▶ **Written exercise**: Bring together all lines of the material below that contain the string "from".
################
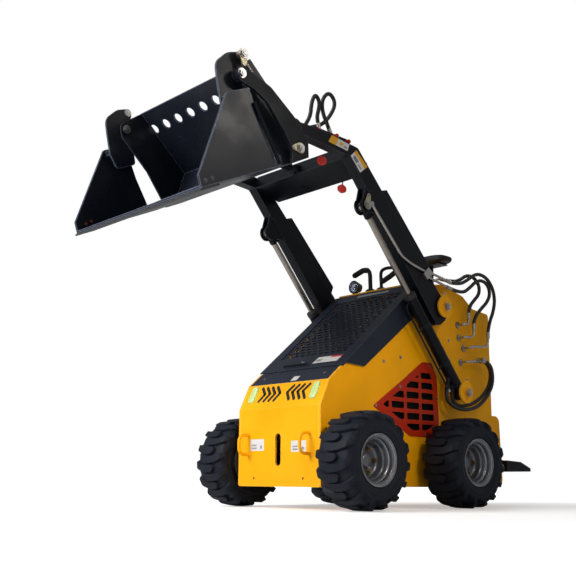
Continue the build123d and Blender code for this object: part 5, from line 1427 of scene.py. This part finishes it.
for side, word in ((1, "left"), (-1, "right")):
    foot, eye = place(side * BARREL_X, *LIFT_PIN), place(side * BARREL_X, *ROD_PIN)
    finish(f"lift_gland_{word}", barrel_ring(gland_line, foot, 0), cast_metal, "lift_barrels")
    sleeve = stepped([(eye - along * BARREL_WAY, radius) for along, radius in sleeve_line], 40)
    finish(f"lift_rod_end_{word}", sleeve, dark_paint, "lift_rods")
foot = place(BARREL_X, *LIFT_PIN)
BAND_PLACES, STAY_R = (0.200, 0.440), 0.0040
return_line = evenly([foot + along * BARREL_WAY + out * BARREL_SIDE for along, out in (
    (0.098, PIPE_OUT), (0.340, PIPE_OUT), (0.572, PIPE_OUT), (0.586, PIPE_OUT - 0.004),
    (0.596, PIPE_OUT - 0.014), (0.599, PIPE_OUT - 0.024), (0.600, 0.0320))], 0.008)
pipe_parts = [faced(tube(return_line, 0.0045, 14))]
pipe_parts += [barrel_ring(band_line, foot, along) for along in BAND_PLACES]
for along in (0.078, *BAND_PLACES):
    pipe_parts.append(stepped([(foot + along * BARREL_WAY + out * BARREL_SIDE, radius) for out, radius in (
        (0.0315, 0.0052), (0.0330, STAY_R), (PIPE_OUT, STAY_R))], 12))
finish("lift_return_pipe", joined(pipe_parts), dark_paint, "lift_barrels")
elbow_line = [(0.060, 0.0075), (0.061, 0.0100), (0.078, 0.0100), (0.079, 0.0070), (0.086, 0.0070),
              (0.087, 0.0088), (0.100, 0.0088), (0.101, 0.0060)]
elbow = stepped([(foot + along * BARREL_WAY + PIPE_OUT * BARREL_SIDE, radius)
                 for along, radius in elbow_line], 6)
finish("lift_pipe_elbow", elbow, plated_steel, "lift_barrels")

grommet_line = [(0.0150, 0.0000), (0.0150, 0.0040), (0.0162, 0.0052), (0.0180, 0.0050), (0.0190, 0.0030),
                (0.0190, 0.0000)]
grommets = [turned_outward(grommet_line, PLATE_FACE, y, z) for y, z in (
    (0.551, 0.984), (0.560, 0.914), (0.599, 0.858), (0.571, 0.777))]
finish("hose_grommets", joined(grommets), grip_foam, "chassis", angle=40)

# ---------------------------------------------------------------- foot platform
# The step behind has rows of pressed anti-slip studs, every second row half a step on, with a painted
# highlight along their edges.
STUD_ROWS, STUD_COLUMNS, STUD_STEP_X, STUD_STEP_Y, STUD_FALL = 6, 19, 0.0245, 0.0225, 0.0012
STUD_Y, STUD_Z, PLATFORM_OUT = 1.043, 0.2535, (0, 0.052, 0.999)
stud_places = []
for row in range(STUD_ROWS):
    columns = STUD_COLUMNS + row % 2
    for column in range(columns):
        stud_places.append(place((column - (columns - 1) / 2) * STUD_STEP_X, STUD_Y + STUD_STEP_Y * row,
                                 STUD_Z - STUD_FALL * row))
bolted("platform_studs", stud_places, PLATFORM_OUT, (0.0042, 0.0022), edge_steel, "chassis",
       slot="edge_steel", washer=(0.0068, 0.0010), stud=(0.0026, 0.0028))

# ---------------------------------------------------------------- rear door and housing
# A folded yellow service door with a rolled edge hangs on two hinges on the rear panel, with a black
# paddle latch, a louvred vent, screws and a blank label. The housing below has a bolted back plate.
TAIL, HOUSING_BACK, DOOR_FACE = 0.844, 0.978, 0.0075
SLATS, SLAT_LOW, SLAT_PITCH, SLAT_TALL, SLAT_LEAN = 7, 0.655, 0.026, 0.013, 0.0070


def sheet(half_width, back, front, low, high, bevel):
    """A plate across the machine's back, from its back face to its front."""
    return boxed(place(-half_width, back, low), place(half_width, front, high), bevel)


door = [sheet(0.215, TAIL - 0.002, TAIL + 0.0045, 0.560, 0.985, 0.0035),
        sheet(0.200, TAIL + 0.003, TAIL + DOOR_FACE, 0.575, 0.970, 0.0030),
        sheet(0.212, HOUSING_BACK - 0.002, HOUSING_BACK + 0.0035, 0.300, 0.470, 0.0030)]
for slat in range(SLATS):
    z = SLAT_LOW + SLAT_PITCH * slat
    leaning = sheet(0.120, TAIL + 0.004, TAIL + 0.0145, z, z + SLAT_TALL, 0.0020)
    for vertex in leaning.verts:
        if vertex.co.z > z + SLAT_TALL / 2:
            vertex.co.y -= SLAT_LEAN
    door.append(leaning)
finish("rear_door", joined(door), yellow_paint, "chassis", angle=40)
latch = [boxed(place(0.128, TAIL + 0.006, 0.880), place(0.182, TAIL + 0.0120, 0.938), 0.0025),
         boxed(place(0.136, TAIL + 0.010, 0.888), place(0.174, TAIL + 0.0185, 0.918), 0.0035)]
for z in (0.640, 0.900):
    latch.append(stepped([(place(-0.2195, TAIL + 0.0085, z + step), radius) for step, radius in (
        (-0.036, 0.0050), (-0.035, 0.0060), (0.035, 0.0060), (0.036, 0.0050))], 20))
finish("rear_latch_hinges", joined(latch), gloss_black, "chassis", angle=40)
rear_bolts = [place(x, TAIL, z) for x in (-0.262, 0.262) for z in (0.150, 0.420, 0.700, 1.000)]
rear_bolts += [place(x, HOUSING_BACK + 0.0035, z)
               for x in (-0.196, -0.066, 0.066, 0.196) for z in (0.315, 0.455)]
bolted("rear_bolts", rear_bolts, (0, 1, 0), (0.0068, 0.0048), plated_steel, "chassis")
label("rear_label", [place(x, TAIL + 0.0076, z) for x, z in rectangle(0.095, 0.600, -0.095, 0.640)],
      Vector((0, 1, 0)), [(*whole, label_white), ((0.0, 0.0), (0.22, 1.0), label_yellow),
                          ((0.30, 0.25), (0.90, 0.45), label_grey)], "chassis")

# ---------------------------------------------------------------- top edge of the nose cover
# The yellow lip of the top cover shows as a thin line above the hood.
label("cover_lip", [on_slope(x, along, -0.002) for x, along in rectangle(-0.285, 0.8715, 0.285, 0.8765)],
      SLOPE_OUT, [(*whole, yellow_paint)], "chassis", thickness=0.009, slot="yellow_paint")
################
▶ **Answer**:
Continue the build123d and Blender code for this object: part 5, from line 1427 of scene.py. This part finishes it.
    """A plate across the machine's back, from its back face to its front."""